The pattern I used is Simplicity 6138. It's a Henry Grethel pattern. Since I hadn't sewn this pattern before, I compared the pieces to his very new and very favourite RTW shirt. I also used the RTW shirt to figure out how to make the contrast part of the inner cuff placket. It wasn't difficult, but of course I didn't photograph how I did it. It's not that I forget to take the photographs. I usually just lack the confidence that my experiments will work out in the first place! I shouldn't doubt myself so much.

I've never been completely happy with the interfacing of my collars and cuffs. Hubby's best shirts only have interfacing on the outside fabric piece of the collar, not on the inside. I realise now, that this allows the collar corners to be made so much sharper than I've been able to do in the past. The interfacing they use in the RTW shirt is also so incredibly stiff, like nothing I've ever encountered before. I wasn't quite sure what to do about it, but then it dawned on me that I could double up my usual interfacing and fuse them together as one to the one collar piece. I used Prowoven shirt-crisp fusible interfacing, doubled up, from Fashion Sewing Supply. It worked beautifully. It is my stiffest, sharpest collar yet.
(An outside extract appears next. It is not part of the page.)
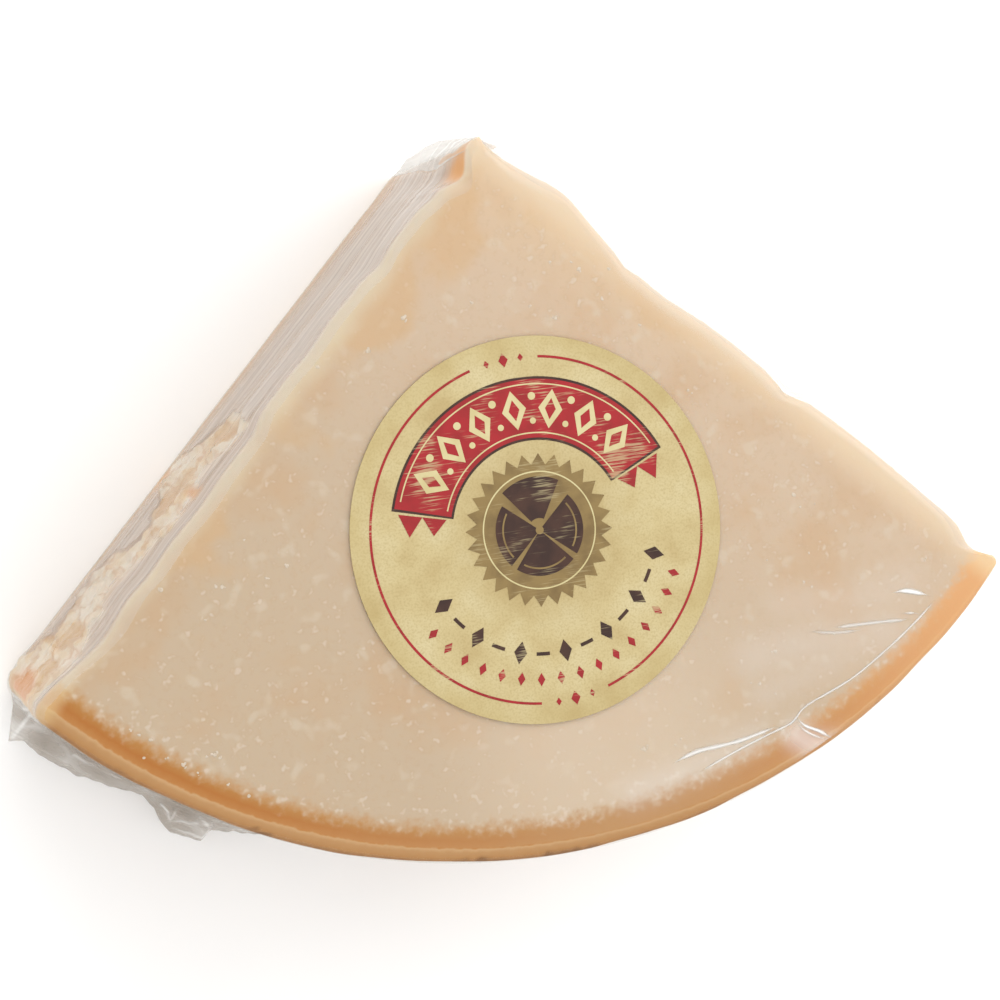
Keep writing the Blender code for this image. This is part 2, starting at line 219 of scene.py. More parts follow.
# Folds and veils of the film on the face: width, height, milkiness, and path over the face in mm
Fold = namedtuple("Fold", "width height milk path")
# the folds' milkiness is a painted highlight along each crest
FOLDS = (
    Fold(0.0009, 0.00016, 0.60, (
        (41.4, -89.0), (48.0, -86.7), (54.0, -84.7), (60.3, -82.9), (66.3, -81.2), (71.3, -80.0),
        (73.7, -78.6), (74.6, -76.7), (77.7, -75.1), (83.8, -73.1), (91.4, -70.5), (95.6, -68.5),
        (102.7, -64.5), (109.9, -60.2), (116.5, -55.8), (122.8, -51.0),
    )),
    Fold(0.0015, 0.00024, 0.70, (
        (33.2, -85.2), (38.0, -83.6), (42.3, -82.7), (48.6, -82.6), (55.0, -82.2), (61.5, -81.0),
        (67.4, -79.9),
    )),
    Fold(0.0013, 0.00024, 0.90, ((73.4, -78.0), (75.0, -80.9), (76.2, -81.7), (79.9, -83.2), (84.6, -86.9))),
    Fold(0.0010, 0.00018, 0.70, ((73.2, -79.4), (74.7, -82.1), (78.4, -84.7), (82.6, -86.6))),
    Fold(0.0010, 0.00016, 0.60, ((74.2, -78.6), (71.8, -79.3), (70.1, -80.7), (70.9, -82.0))),
    Fold(0.0018, 0.00028, 1.00, ((108.6, -46.9), (112.4, -46.4), (116.6, -47.6), (121.4, -49.6))),
    Fold(0.0014, 0.00022, 0.80, ((111.0, -53.4), (114.8, -53.4), (117.3, -54.5))),
    Fold(0.0012, 0.00016, 0.50, ((88.3, -54.1), (97.5, -54.4), (105.7, -54.8), (114.2, -55.5))),
    Fold(0.0012, 0.00014, 0.35, ((80.8, -54.0), (89.1, -55.7), (98.2, -56.2))),
    Fold(0.0009, 0.00018, 0.80, ((80.5, 21.4), (81.0, 18.2), (83.0, 16.2), (86.0, 14.6), (88.6, 14.2))),
    Fold(0.0007, 0.00016, 0.60, ((81.4, 20.9), (82.3, 18.3), (84.3, 16.6), (88.9, 15.1))),
    Fold(0.0018, 0.00022, 0.90, ((1.2, 97.0), (3.4, 94.9), (5.6, 92.7))),
    Fold(0.0009, 0.00016, 0.90, ((-10.5, 83.8), (-9.4, 84.0))),
)
VEILS = (
    Fold(0.0060, 0.0, 0.09, ((74.1, -43.9), (86.0, -46.2), (95.2, -46.8), (114.0, -44.8))),
    Fold(0.0070, 0.0, 0.12, ((62.6, -58.6), (73.0, -57.6), (84.1, -57.0), (105.7, -56.9))),
    Fold(0.0050, 0.0, 0.14, ((20.5, -91.4), (31.0, -89.4), (41.7, -87.0), (59.1, -82.3))),
    Fold(0.0050, 0.0, 0.09, ((64.3, -69.8), (75.0, -66.6), (86.5, -63.4), (105.7, -56.1))),
    Fold(0.0045, 0.0, 0.34, ((72.8, -83.4), (76.0, -86.2), (80.5, -88.4), (84.2, -89.4))),
)
# the same on the loose film: along the rind and outwards from it, in mm
SKIRT_FOLDS = (
    Fold(0.0004, 0.0, 0.10, ((-136.0, 6.0), (-130.1, 5.9), (-125.3, 5.8), (-120.4, 5.4))),
    Fold(0.0004, 0.0, 0.16, ((-101.1, 12.7), (-103.5, 9.6), (-105.9, 8.3))),
    Fold(0.0004, 0.0, 0.13, ((-101.1, 12.7), (-101.4, 7.5))),
    Fold(0.0004, 0.0, 0.13, ((-101.1, 12.7), (-98.6, 11.1), (-94.1, 10.3))),
    Fold(0.0004, 0.0, 0.14, ((-100.0, 14.2), (-95.9, 14.1), (-90.3, 14.3))),
    Fold(0.0004, 0.0, 0.13, ((-96.2, 7.1), (-92.8, 8.5), (-89.3, 10.8))),
    Fold(0.0004, 0.0, 0.16, ((-91.0, 15.4), (-89.6, 11.5))),
    Fold(0.0005, 0.0, 0.16, ((-154.7, 0.0), (-154.0, 6.0), (-153.3, 11.0))),
    Fold(0.0005, 0.0, 0.14, ((-156.8, 1.9), (-154.7, 0.0))),
)
# and on the fin over the apex: outwards from its root, and height, in mm
TUCK_FOLDS = (
    Fold(0.0005, 0.0, 0.22, ((3.0, 58.0), (8.0, 65.0), (12.0, 68.0))),
    Fold(0.0005, 0.0, 0.22, ((2.0, 66.0), (7.0, 70.0), (12.0, 77.0))),
    Fold(0.0005, 0.0, 0.18, ((2.0, 51.0), (7.0, 55.0), (12.0, 55.0))),
    Fold(0.0005, 0.0, 0.20, ((4.0, 73.0), (9.0, 78.0), (12.0, 84.0))),
    Fold(0.0008, 0.0, 0.08, ((0.5, 2.0), (0.6, 30.0), (0.4, 60.0), (0.6, 90.0))),
)
FOLD_STEP = 0.0008
FOLD_SIDES = 12
FOLD_TAPER = 0.006
FOLD_PASSES = 6

# Loose film low round the rind: angle round the wheel, and how far it stands out
SKIRT = (
    (-47.0, -0.0005), (-45.8, 0.0036), (-44.8, 0.0100), (-44.3, 0.0131), (-43.3, 0.0102),
    (-41.6, 0.0113), (-38.3, 0.0110), (-35.6, 0.0096), (-32.3, 0.0079), (-30.9, 0.0102),
    (-30.1, 0.0131), (-28.9, 0.0156), (-26.1, 0.0153), (-25.7, 0.0111), (-23.2, 0.0100),
    (-21.3, 0.0089), (-16.0, 0.0040), (-11.5, -0.0005),
)
LOOSE_GAP = 0.0002  # all loose film starts this far outside the cheese
SKIRT_STEP = 0.14  # in degrees
SKIRT_ROWS = 48
SKIRT_TOP = 0.026
SKIRT_TIP = 0.0085
SKIRT_BOTTOM = 0.0020
SKIRT_LOWEST = 0.0012
SKIRT_CORNER = -0.146  # beyond this place along the rind the skirt is doubled, and whiter
SKIRT_FACET = 0.0080
SKIRT_CRUMPLE = 0.0014
SKIRT_FLUTTER = 0.0006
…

I only used one layer of the same interfacing for the collar stand so it was much less stiff. Next time I would use two here as well, or possibly one layer of shirt-crisp and another ever so slightly less stiff one. I think the collar stand needs to be very close in stiffness to the collar or the collar doesn't roll back quite as nicely as it could.
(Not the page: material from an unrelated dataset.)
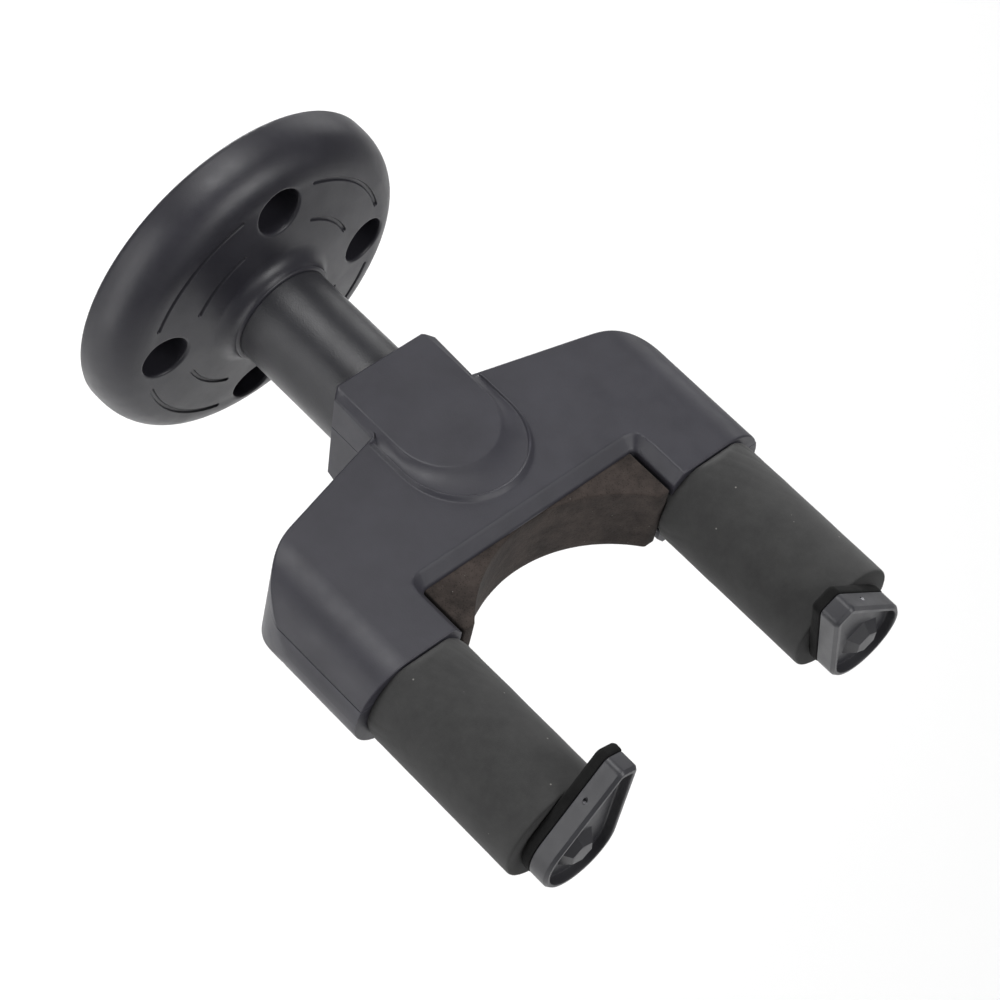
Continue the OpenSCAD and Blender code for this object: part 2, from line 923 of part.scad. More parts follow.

For the first time ever, the pattern actually included French cuff pieces. I usually draft my own for other shirt patterns because this is what hubby prefers. I only fused one layer of the same interfacing to the outer cuff, but because a French cuff is folded over, this was firm enough. I'm not sure those cuff links match hubby!


But that's enough of my technical musings. Do you love the sneaky Liberty of London on the inside of the cuffs and plackets? I should also mention that both the shirting and the Liberty were chosen by hubby on his recent NY trip, specifically for this combo. I'm impressed!